The Home Office has persistently defended the use of Napier as having “previously accommodated army personnel”, being “safe, warm, secure with three nutritious meals served a day” and “all paid for by the British taxpayer”. It has also defended its use as an emergency situation, telling The Guardian this week that “We secured permission to use Napier barracks for 12 months and while pressure on the asylum system remains will continue to make use of the site.”
The barracks were selected because more 'generous' accommodation would 'undermine public confidence in the asylum system'
Yet an impact assessment over the use of the barracks, conducted in September 2020 and leaked in February this year, revealed that the barracks – labelled derelict in a 2014 report, and not used by the army for over a decade – had been selected because more “generous” accommodation would “undermine public confidence in the asylum system”.
Chai Patel, legal director at the Joint Council for the Welfare of Immigrants (JCWI), said: “The government implied these cramped and disused barracks were being used as temporary housing because there was no alternative. But this document reveals that the Home Office has been jeopardising people’s health for partly political ends – prioritising playing ‘tough’ on migration over the lives of extremely vulnerable people, who’ve been placed in conditions reminiscent of those they were fleeing.”
Hotels, or integration?
Hashem was relocated to a London hotel at the beginning of March, after going on a five-day hunger strike to protest conditions inside Napier. He is starting to feel optimistic. “Now I can see people [from my hotel], the buildings and the activity in the city, it’s making me hopeful that I am going to be able to start a new life.”
Ethan was moved in mid-February and says that once he receives his asylum application result he wants to find a job in social work, which he majored in at university. “I really want to work and help people and contribute to society,” he tells me, although delays and poor communication from the Home Office have left him feeling “in limbo”.
All of the asylum seekers I’ve spoken to are now living in hotels whilst they await the processing of their claims.
Hashem says the hotel is “definitely better” than Napier Barracks, “but when I say hotel it doesn’t mean that it’s the best place, or it’s always suitable, because the place where I’m currently living is very dirty and there’s nothing in it – hardly any facilities and the food is really bad.”

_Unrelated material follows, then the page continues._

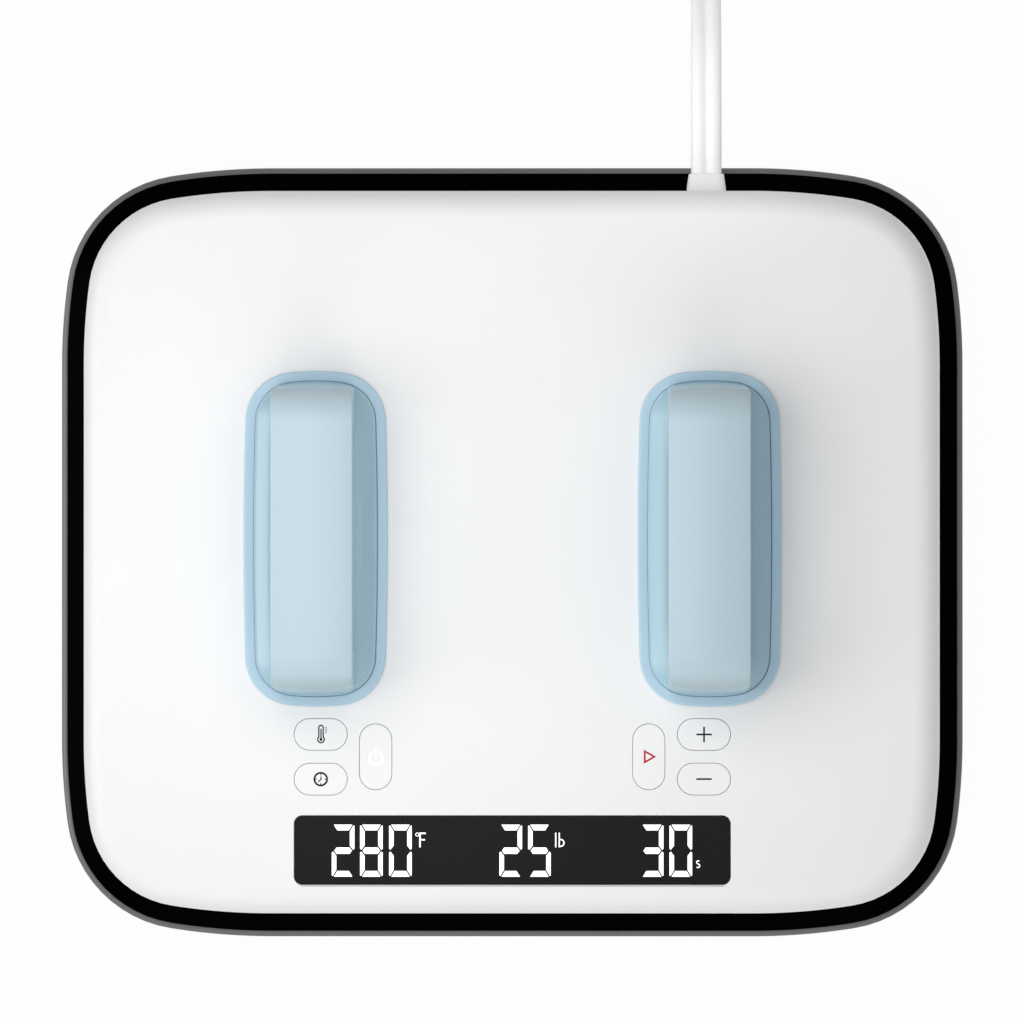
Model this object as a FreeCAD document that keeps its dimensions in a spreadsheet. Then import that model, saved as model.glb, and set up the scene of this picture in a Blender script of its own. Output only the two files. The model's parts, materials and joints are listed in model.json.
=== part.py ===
import FreeCAD, Part
import math
import os

import Sketcher

# A handheld heat press with two handles. Lengths are in millimetres. X runs along the length, Y to the
# back, where the cord leaves, and Z up. The origin is on the pressing face, below the middle of the housing.
# Heights are measured from the pressing face, and "inset" is a distance inwards from the skirt's outline.
SIZES = {
    # Outline of the housing, which stands one margin outside the plate and which every casing follows
    "plate_margin": 21.4,
    "corner_radius": 53.7,
    "end_bow": 0.84,
    "side_bow": 1.2,
    # Heat plate and its tubular element
    "plate_length": 304.8,
    "plate_width": 254.0,
    "plate_thickness": 8.0,
    "plate_corner": 45.0,
    "plate_edge_round": 1.5,
    "heater_diameter": 6.5,
    "heater_groove_play": 0.6,
    "heater_run_margin": 52.4,
    "heater_row_margin": 31.0,
    "heater_end_margin": 40.4,
    "heater_riser_bend": 12.0,
    "heater_top": 36.0,
    # Standoffs and the screws that hold the plate to the chassis
    "spacer_diameter": 10.0,
    "spacer_bore": 4.6,
    "plate_screw_diameter": 4.0,
    "plate_screw_reach": 5.0,
    "screw_play": 0.6,
    "screw_head_diameter": 7.8,
    "screw_head_height": 2.6,
    # Small parts on the plate
    "lug_thickness": 1.2,
    "cutout_diameter": 15.0,
    "cutout_height": 8.0,
    "cutout_flange_length": 30.0,
    "cutout_flange_width": 11.0,
    "sensor_length": 18.0,
    "sensor_width": 9.0,
    "bead_diameter": 5.0,
    "small_screw_diameter": 3.0,
    "small_head_diameter": 5.6,
    "small_head_height": 2.0,
    "plate_part_offset": 30.0,
    # Insulation and sheet metal
    "seat_gap": 0.3,
    "blanket_thickness": 12.0,
    "blanket_margin": 6.0,
    "reflector_thickness": 0.8,
    "reflector_margin": 4.0,
    "chassis_height": 28.0,
    "chassis_thickness": 2.0,
    "chassis_inset": 10.6,
    # Lower housing
    "skirt_bottom": 3.5,
    "skirt_top": 26.0,
    "skirt_wall": 2.6,
    "skirt_floor": 2.5,
    "skirt_bottom_round": 2.4,
    "skirt_top_round": 2.1,
    "plate_gap": 3.0,
    "boss_diameter": 9.0,
    "rest_diameter": 7.6,
    "rest_inset": 13.5,
    "counterbore_top": 12.0,
    # Bezel ring
    "bezel_inset": 2.2,
    "bezel_lip": 1.2,
    "bezel_wall": 1.6,
    "bezel_tongue": 2.0,
    "bezel_tongue_depth": 4.0,
    "bezel_flange_inset": 21.6,
    # Top shell
    "shell_inset": 9.9,
    "shell_top": 66.0,
    "shell_wall": 2.6,
    "shell_round": 10.0,
    "shell_boss_inset": 6.6,
    "shell_boss_top": 60.0,
    "shell_screw_top": 45.0,
    # Handles, given from the middle of each handle's own oval
    "handle_spacing": 150.5,
    "handle_front": 89.35,
    "flange_half_length": 64.25,
    "flange_half_width": 27.5,
    "flange_corner": 18.8,
    "flange_end_bow": 0.48,
    "flange_side_bow": 0.7,
    "flange_height": 2.7,
    "flange_floor": 1.1,
    "flange_floor_width": 6.0,
    "flange_round": 1.6,
    "flange_rim": 3.1,
    "seam": 0.35,
    "peg_diameter": 3.0,
    "handle_top": 119.0,
    "grip_width": 31.0,
    "grip_thickness": 20.5,
    "grip_edge_round": 1.8,
    "grip_underside_round": 4.0,
    "grip_cover_thickness": 10.0,
    "gap_half_length": 42.0,
    "gap_corner": 14.0,
    "foot_shoulder": 74.0,
    "foot_edge": 68.4,
    "pillar_lean": 3.2,
    "pillar_top_round": 13.0,
    "post_spacing": 100.0,
    "post_diameter": 15.0,
    "rod_diameter": 8.0,
    "rod_play": 0.4,
    "rod_bend": 16.0,
    "rod_depth": 14.4,
    "rod_bottom": 39.5,
    "nut_across_corners": 15.0,
    "nut_height": 6.5,
    # Load cells under the handles
    "cell_length": 75.0,
    "cell_width": 12.7,
    "cell_height": 12.7,
    "cell_spacer_length": 25.0,
    "cell_spacer_thickness": 2.5,
    "cell_hole_spacing": 15.0,
    "cell_end_margin": 5.0,
    "cell_screw_diameter": 5.0,
    "cell_window": 11.0,
    "cell_window_spacing": 9.0,
    "bridge_thickness": 3.0,
    "bridge_width": 30.0,
    "bridge_end_margin": 11.0,
    # Buttons
    "button_gap": 0.35,
    "button_travel": 0.6,
    "button_round": 0.5,
    "wide_button_length": 20.6,
    "wide_button_width": 12.2,
    "tall_button_length": 12.6,
    "tall_button_width": 25.2,
    "wide_button_x": 73.2,
    "tall_button_x": 52.1,
    "button_row_front": 70.0,
    "button_row_pitch": 17.2,
    "button_flange": 1.2,
    "button_stem_diameter": 3.6,
    "switch_size": 6.0,
    "switch_height": 3.4,
    "plunger_diameter": 3.0,
    "plunger_height": 2.5,
    "plunger_play": 0.6,
    # Boards
    "board_thickness": 1.6,
    "control_board_length": 190.0,
    "control_board_width": 44.0,
    "control_board_bottom": 52.4,
    "control_hole_x": 90.5,
    "control_hole_y": 15.0,
    "board_boss_diameter": 7.0,
    "board_screw_diameter": 2.6,
    "board_head_diameter": 5.0,
    "board_head_height": 1.8,
    "board_screw_reach": 5.0,
    "buzzer_diameter": 12.0,
    "buzzer_height": 8.5,
    "power_board_length": 96.0,
    "power_board_width": 84.0,
    "power_board_back": 86.4,
    "power_standoff": 6.0,
    "power_hole_margin": 4.5,
    # What stands on the power board, from the board's middle
    "relay_x": -30.0,
    "relay_y": 26.0,
    "relay_length": 19.0,
    "relay_width": 15.5,
    "relay_height": 15.0,
    "transformer_x": 18.0,
    "transformer_y": -14.0,
    "transformer_length": 30.0,
    "transformer_width": 26.0,
    "transformer_height": 20.0,
    "terminal_x": 29.0,
    "terminal_y": 29.0,
    "terminal_length": 24.0,
    "terminal_width": 14.0,
    "terminal_height": 13.0,
    # Display
    "window_length": 166.6,
    "window_width": 26.5,
    "window_corner": 2.5,
    "window_thickness": 1.5,
    "window_front": 34.6,
    "window_play": 0.2,
    "window_ledge_x": 5.0,
    "window_ledge_y": 4.5,
    "display_box_margin": 3.0,
    "display_board_overhang": 1.7,
    "display_board_width": 22.0,
    "display_board_top": 58.8,
    # Cord, boot and plug
    "cord_x": 74.7,
    "cord_height": 41.0,
    "cord_strand": 6.1,
    "cord_width": 11.8,
    "boot_end_inset": 3.4,
    "boot_width": 15.2,
    "boot_height": 10.4,
    "boot_end_width": 13.6,
    "boot_end_height": 8.0,
    "boot_collar": 2.4,
    "boot_collar_rim": 2.2,
    "boot_inner_length": 13.0,
    "lead_diameter": 5.0,
    "lead_spacing": 5.9,
    "clamp_length": 34.0,
    "clamp_depth": 8.0,
    "clamp_back": 38.4,
    "clamp_top": 48.0,
    "clamp_screw_spacing": 26.0,
    "heater_lead_diameter": 3.2,
    "heater_lead_lift": 9.0,
    "rear_lead_straight": 50.0,
    "rear_lead_slant": 16.0,
    "rear_lead_shift": 3.0,
    "front_lead_outer_x": 48.0,
    "front_lead_inner_x": 40.0,
    "front_lead_back_x": 46.0,
    "front_lead_slant": 60.0,
    "front_lead_end": 30.0,
    "coil_radius": 67.0,
    "coil_pitch": 6.6,
    "coil_layer_gap": 0.5,
    "coil_start_y": 302.0,
    "floor_gap": 0.05,
    "tail_length": 52.0,
    "plug_axis_height": 11.2,
    "plug_relief_length": 20.0,
    "plug_body_length": 32.0,
    "plug_body_width": 22.0,
    "plug_body_thickness": 18.0,
    "plug_nose_width": 18.0,
    "plug_nose_thickness": 15.0,
    "pin_spacing": 12.7,
    "pin_thickness": 1.5,
    "pin_width": 6.35,
    "neutral_pin_width": 7.9,
    "pin_length": 17.0,
    "pin_root": 4.0,
}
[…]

In recent months there have been allegations of poor conditions and treatment inside hotels housing asylum seekers, including claims of sexual harassment and threatening behaviour in hotels overseen by Clearsprings.
It’s a far cry from the cushy treatment invoked by Priti Patel to justify the building of more basic, barracks-style accommodation.
Naughton from Choose Love tells me that many of the options currently used to house asylum seekers are inadequate and causing a “mental health crisis”.
“They're often incredibly remote. The water and sanitation is not up to standard. People don't have access to mental health services, they haven't got access to legal services. This is not always the case, but a lot of the time, [there is] very inadequate food and real destitution and lack of information,” says Naughton, adding that “Freedom is questionable”.
Community-based housing, not further basic “reception centres”, are the answer, she tells me.
Chai Patel, from JCWI, says that the government’s actions, particularly the use of former military barracks as asylum accommodation, seem “designed to create very visible problems...to appear to be as tough as possible, because that's what they think their voters want. And to put people in difficult, dangerous situations, because they think that will deter people from seeking safety.”